Though they were now traveling in smaller groups to take advantage of the more numerous smaller meadow camping spots, the sheer number of travelers had a cumulative effect on the trail. Those in the rear often had to walk through slop, and when the weather was warm and the earth dry, animals in front kicked up a cloud of choking dust for those who rode behind.

Nonetheless, they traveled the trail in eleven days, coming out of the high mountains into the broader, gentler valleys in Montana just as Howard was finally preparing to begin the journey into those same mountains on the Idaho side. Howard had delayed his departure until the reinforcements had arrived in order to mollify the settlers in his Idaho jurisdiction, who by now were awash in rumors of Indian massacres and uprisings and had no wish to see the military depart their area to pursue renegade Indians off into Montana Territory. In delaying, he had opened himself to severe and mocking criticism in both the local and national press. Despite Sutherland's glowing accounts of his pluck and heroism, other newspapers were posting stories accusing the general of tarrying and bungling and having no stomach for Indian pursuit.
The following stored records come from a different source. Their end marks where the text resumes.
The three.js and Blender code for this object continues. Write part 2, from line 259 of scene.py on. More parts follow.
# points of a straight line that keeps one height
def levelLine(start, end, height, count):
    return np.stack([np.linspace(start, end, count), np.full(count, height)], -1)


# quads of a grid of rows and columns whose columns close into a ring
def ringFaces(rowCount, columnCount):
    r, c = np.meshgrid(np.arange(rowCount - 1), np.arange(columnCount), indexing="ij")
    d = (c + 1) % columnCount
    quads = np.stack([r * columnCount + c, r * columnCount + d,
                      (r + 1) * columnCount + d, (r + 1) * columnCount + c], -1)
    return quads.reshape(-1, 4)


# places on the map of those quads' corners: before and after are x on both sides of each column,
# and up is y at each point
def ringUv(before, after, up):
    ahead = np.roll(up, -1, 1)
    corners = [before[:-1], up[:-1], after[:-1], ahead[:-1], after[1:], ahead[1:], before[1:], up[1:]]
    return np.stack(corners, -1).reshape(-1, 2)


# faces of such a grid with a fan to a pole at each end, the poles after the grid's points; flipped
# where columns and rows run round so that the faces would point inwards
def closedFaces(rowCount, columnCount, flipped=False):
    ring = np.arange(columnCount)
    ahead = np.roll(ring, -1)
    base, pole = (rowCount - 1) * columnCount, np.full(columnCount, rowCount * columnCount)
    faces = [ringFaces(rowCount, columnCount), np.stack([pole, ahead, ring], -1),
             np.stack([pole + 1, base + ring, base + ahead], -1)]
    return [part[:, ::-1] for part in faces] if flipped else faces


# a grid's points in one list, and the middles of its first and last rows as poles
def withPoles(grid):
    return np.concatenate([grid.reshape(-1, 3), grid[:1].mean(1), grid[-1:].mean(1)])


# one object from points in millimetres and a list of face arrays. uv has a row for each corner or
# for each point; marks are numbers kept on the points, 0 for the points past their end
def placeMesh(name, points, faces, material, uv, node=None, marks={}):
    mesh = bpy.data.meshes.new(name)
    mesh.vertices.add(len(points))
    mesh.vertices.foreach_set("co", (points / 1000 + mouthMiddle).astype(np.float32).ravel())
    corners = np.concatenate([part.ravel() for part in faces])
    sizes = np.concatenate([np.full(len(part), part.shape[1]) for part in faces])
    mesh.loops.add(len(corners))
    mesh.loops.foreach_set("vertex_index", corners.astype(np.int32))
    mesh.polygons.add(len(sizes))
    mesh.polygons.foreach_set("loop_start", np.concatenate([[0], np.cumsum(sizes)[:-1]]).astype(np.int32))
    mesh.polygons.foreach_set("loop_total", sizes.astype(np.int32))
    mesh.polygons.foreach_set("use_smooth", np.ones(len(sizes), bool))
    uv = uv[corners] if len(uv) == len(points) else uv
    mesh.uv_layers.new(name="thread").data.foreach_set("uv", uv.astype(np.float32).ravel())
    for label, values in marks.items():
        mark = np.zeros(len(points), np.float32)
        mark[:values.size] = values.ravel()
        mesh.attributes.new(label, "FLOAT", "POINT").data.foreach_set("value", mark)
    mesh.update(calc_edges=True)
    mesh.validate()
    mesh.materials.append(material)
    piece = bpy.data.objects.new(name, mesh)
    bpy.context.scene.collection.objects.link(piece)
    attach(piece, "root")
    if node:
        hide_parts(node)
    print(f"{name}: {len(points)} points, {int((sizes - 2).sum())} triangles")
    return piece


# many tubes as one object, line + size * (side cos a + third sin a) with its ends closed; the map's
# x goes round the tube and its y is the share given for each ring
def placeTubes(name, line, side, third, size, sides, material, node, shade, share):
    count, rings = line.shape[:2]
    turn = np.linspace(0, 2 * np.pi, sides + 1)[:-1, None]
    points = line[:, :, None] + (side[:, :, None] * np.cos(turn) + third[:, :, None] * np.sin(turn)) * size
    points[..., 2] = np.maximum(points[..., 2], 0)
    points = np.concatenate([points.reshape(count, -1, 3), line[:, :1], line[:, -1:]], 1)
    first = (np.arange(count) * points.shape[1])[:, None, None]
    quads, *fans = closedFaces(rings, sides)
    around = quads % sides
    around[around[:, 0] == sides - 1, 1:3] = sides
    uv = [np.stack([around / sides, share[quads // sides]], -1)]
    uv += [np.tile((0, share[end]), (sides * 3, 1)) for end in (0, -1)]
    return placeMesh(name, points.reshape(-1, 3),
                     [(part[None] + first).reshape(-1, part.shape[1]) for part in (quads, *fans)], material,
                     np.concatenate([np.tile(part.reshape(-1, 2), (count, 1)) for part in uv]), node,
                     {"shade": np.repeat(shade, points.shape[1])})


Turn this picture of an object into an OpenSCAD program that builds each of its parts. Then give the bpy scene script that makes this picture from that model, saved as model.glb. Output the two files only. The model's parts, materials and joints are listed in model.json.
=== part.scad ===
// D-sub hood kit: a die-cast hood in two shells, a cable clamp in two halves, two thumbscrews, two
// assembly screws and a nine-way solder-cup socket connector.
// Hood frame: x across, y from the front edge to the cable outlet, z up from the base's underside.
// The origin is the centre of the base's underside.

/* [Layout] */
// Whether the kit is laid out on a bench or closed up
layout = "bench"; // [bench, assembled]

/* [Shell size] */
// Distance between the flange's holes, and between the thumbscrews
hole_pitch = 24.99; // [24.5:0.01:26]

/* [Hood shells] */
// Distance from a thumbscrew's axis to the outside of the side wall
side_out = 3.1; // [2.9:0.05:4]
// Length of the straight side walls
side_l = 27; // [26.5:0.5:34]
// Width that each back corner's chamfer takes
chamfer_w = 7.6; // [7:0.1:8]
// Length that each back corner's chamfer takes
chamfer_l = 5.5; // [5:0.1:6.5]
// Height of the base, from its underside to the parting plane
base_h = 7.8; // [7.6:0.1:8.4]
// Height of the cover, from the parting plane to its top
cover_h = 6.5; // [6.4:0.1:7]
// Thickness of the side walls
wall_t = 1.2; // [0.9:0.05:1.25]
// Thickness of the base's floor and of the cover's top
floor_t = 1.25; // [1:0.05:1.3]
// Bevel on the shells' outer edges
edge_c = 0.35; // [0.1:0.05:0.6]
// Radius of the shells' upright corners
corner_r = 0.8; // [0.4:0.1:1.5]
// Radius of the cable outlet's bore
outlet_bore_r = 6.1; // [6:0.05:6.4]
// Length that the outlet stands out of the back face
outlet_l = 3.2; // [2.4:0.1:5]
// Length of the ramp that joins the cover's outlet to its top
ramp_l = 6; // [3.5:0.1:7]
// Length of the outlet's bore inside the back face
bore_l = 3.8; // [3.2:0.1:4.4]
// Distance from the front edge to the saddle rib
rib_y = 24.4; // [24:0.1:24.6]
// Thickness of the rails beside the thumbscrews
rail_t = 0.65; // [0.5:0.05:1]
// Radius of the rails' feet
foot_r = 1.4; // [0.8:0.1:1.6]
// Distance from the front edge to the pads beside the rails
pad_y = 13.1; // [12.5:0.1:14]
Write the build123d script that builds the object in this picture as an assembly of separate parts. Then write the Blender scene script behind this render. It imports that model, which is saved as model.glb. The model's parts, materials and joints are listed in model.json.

The smaller newspapers in more isolated towns were especially critical. They had the most to fear from renegade Indians and felt the most need for military protection. They were also the most susceptible to rumor. The
Fort Benton Record
in Fort Benton, Montana, wondered aloud if “the white people of Montana” were “forever to remain in danger of plunder and murder…?” while one paper's claim of Indian atrocities made it all the way to the East Coast and
Harper's Monthly,
where it was diligently reported that “on the 10th of July Joseph's band… massacred thirty Chinamen on the Clearwater River.”